The "Middle School Cliff" isn't a mystery. It’s a design flaw. Around age 11, students move from the "please the teacher" phase to the "why does this matter" phase. If your solution is more lectures or passive reading, you’ve already lost. Passive consumption is where engagement goes to die.
To fix the cliff in five minutes, you have to stop trying to be an entertainer and start being a facilitator of progress. Here is how high-performance decks solve the engagement crisis by turning learning into a measurable strike.
1. The Death of the "Wall of Text"
Middle schoolers have a low tolerance for fluff. Traditional textbooks and long-form PDFs trigger an immediate cognitive shutdown. High-performance decks force information into bite-sized, high-impact nodes. When a student flips a deck, they aren't "reading"; they are clearing an objective.
This creates a psychological "micro-win." By breaking a complex concept like algebraic expressions or cellular mitosis into a deck of twelve targeted cards, you remove the intimidation factor. You aren't asking them to climb a mountain; you’re asking them to take twelve steps. Most students will take the steps.
2. Immediate Feedback Loops
The primary reason students disengage is because they don't know if they are winning. In a standard classroom, a student might do a worksheet and wait two days for a grade. By then, the "learning moment" is cold.
Decks provide an instant feedback loop. You see the card, you recall the answer, you check the back. It’s a binary outcome: Correct or Incorrect. This mimics the dopamine loops found in gaming and social media but directs it toward academic mastery. If a student gets it wrong, they see the answer immediately. The "Learn-Practice-Track" loop ensures that the gap between "I don't know" and "I understand" is seconds, not days.
3. Active Recall vs. Recognition
Most middle schoolers spend their time highlighting or re-reading notes. This is a waste of time. Recognition (seeing something and thinking you know it) is not the same as Recall (pulling information from your brain without prompts).

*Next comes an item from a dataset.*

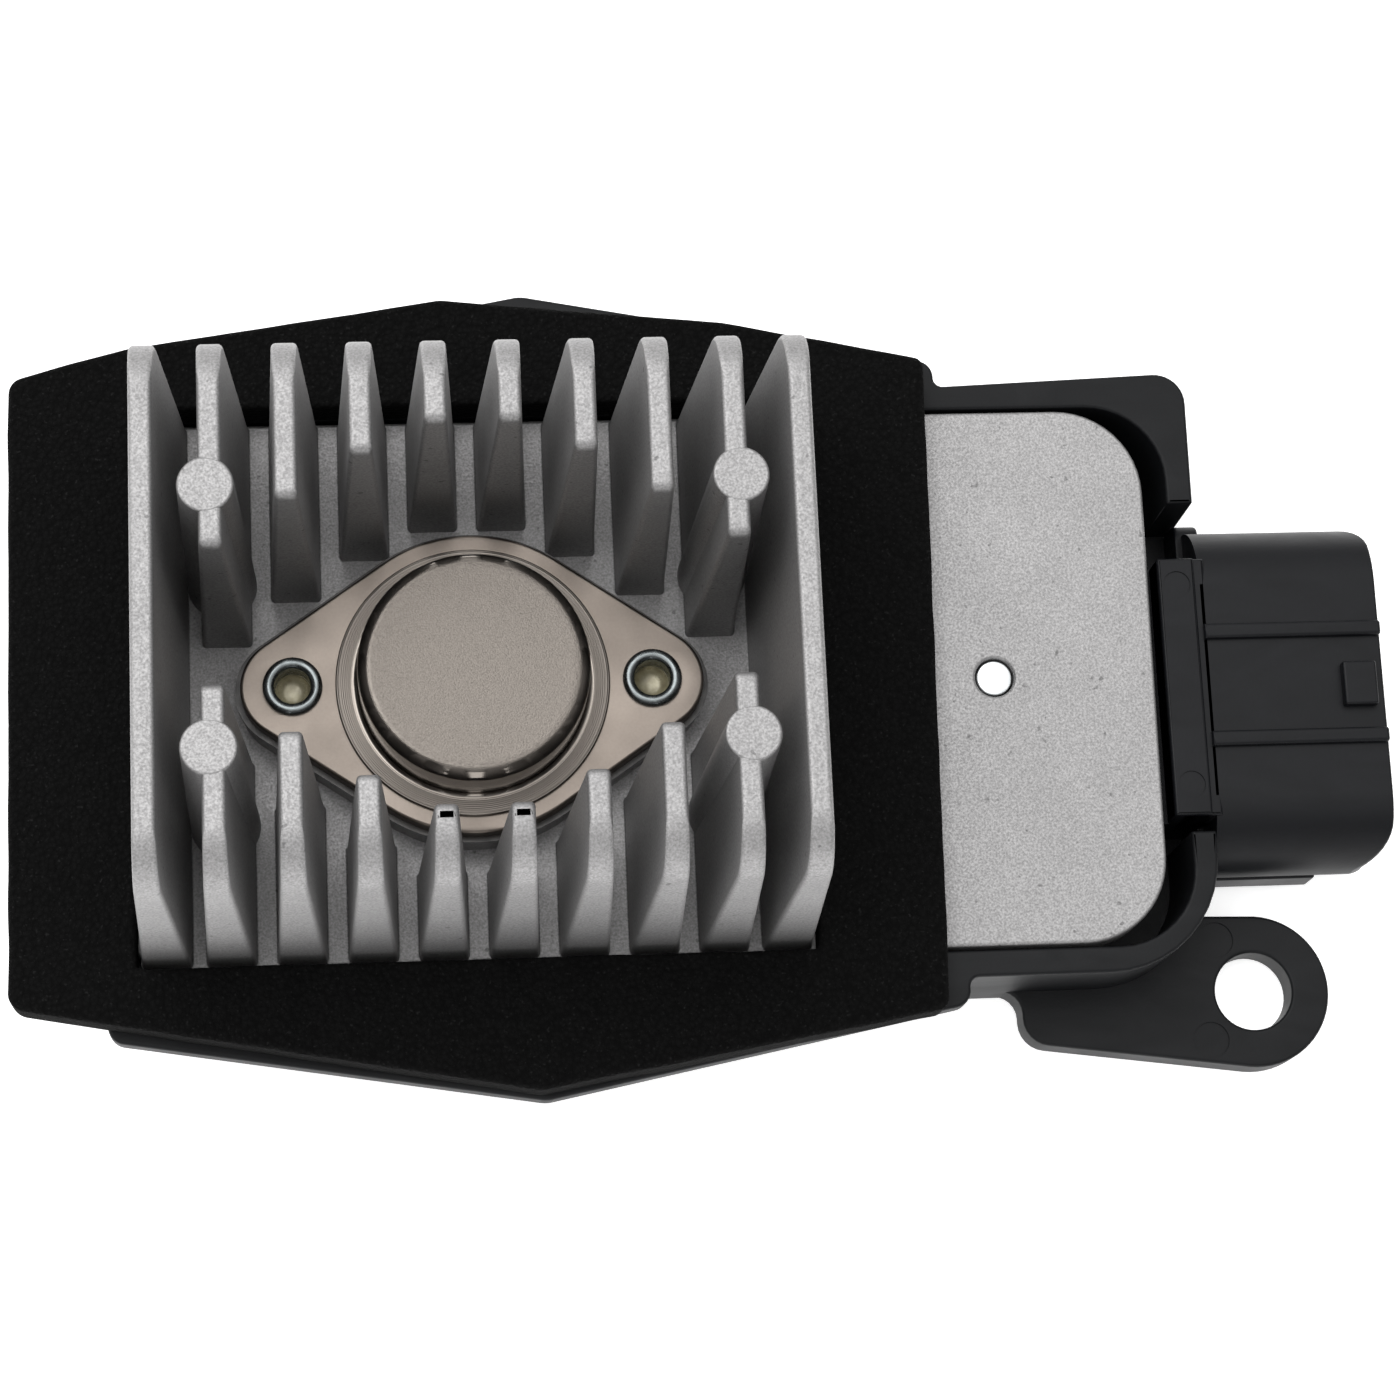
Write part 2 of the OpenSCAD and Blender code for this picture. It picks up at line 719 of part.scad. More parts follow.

Decks force Active Recall. Every card is a demand for performance. When a student has to produce an answer before flipping the card, their brain forms stronger neural connections. It’s the difference between watching someone lift weights and lifting them yourself. Engagement stays high because the brain is actually working, not just idling.
4. Progress Analytics as Motivation
Motivation is unreliable. Systems are consistent. High-performing students aren't necessarily more "inspired"; they just like seeing their numbers go up. By integrating analytics into the deck experience, students can see their mastery percentage in real time.
When a student sees they have mastered 80 percent of a deck, the natural human instinct is to close the 20 percent gap. We use data to drive the "Improve" phase of the cycle. Seeing a "5 minutes ago" activity stamp or a streak counter provides a sense of accountability that a heavy backpack never could.
5. Practical Implementation in 5 Minutes You don't need a massive overhaul to see results.
Minute 1: Identify the core concept (The "Need to Know").
Minute 2-3: Convert that concept into 10 high-impact flashcards. No fluff. Just the raw data.
Minute 4: Have the student run the deck once.
Minute 5: Review the missed cards and check the analytics.
That is it. You have moved from passive boredom to active mastery. You have replaced the "cliff" with a ladder. If you want to keep middle schoolers engaged, stop talking at them and start giving them tools that respect their time and their intelligence.